=== Exercise goal ===
All of the material below is to be repeated exactly.

===== Material provided

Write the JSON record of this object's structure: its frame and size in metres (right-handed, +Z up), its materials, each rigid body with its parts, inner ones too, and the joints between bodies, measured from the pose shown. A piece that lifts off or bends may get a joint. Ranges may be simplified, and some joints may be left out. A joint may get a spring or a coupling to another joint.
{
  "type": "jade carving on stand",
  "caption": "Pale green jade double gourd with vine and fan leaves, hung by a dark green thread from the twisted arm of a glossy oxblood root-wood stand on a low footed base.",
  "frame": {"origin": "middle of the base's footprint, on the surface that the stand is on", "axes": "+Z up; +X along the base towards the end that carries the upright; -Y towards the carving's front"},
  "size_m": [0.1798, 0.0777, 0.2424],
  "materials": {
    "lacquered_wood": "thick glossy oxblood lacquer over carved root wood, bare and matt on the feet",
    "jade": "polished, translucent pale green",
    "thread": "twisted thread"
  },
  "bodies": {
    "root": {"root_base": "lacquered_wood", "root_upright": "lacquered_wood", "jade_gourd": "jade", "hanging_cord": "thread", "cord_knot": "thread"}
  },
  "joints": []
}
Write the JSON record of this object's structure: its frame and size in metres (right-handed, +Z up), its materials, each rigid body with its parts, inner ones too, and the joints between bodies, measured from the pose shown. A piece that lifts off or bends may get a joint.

==========

=== Exercise response ===
Write the JSON record of this object's structure: its frame and size in metres (right-handed, +Z up), its materials, each rigid body with its parts, inner ones too, and the joints between bodies, measured from the pose shown. A piece that lifts off or bends may get a joint. Ranges may be simplified, and some joints may be left out. A joint may get a spring or a coupling to another joint.
{
  "type": "jade carving on stand",
  "caption": "Pale green jade double gourd with vine and fan leaves, hung by a dark green thread from the twisted arm of a glossy oxblood root-wood stand on a low footed base.",
  "frame": {"origin": "middle of the base's footprint, on the surface that the stand is on", "axes": "+Z up; +X along the base towards the end that carries the upright; -Y towards the carving's front"},
  "size_m": [0.1798, 0.0777, 0.2424],
  "materials": {
    "lacquered_wood": "thick glossy oxblood lacquer over carved root wood, bare and matt on the feet",
    "jade": "polished, translucent pale green",
    "thread": "twisted thread"
  },
  "bodies": {
    "root": {"root_base": "lacquered_wood", "root_upright": "lacquered_wood", "jade_gourd": "jade", "hanging_cord": "thread", "cord_knot": "thread"}
  },
  "joints": []
}
Write the JSON record of this object's structure: its frame and size in metres (right-handed, +Z up), its materials, each rigid body with its parts, inner ones too, and the joints between bodies, measured from the pose shown. A piece that lifts off or bends may get a joint.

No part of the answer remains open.